Certains sont des entreprises très lucratives ; d’autres vivotent ou survivent grâce aux dons ; tous sont les avocats d’une cause dont on peut penser ce qu’on veut, là n’est pas le sujet de ce billet. Les bureaux de représentation d’intérêts sont aussi des employeurs très courus, surtout par les jeunes diplômés qui y trouvent souvent des stages (pas toujours rémunérés) qui leurs permettent de se frotter à la réalité politique de l’Union européenne.

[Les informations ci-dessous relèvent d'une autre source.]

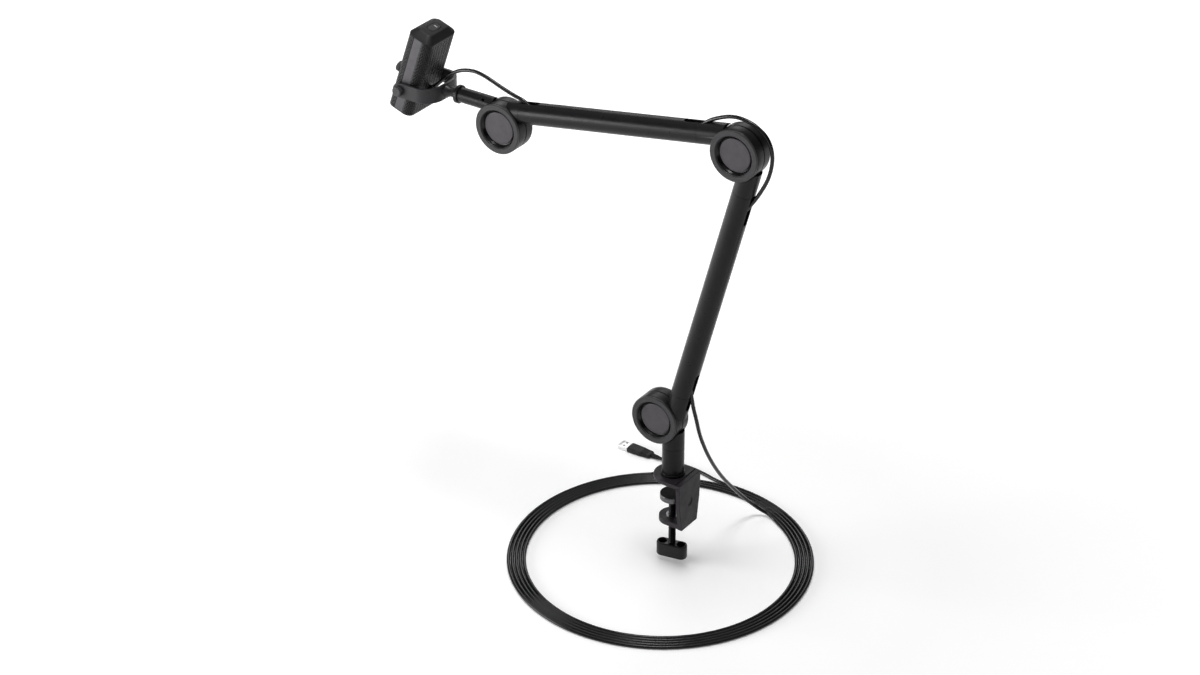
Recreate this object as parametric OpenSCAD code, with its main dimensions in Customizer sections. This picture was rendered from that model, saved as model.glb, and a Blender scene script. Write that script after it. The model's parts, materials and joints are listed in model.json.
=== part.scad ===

La plupart de ces jeunes ne feront pas carrière dans le lobby, car c’est un univers extrêmement compétitif et sélectif, dans lequel la compétence prime largement sur l’ascendance ou le piston. Enfin, il faut savoir qu’il est courant que d’anciens fonctionnaires européens rejoignent un lobby ou le conseillent après avoir quitté leur poste ou pris leur retraite. Certains même montent leur propre cabinet !

Expertise des lobbies

Un bon lobbyiste rencontre régulièrement vingt à trente personnes par mois ! Si on ne considère que la Commission, le lobbyiste approchera toujours l’échelon de base, fût-ce après avoir établi le contact préliminaire avec un haut-fonctionnaire pour respecter un protocole non-écrit. Car c’est à l’échelon de base que se rédigent les textes législatifs. Le « vrai » travail se fait à ce niveau et le Parlement complétera éventuellement un vide dans un projet de directive, ou corrigera ce qui ne convient pas.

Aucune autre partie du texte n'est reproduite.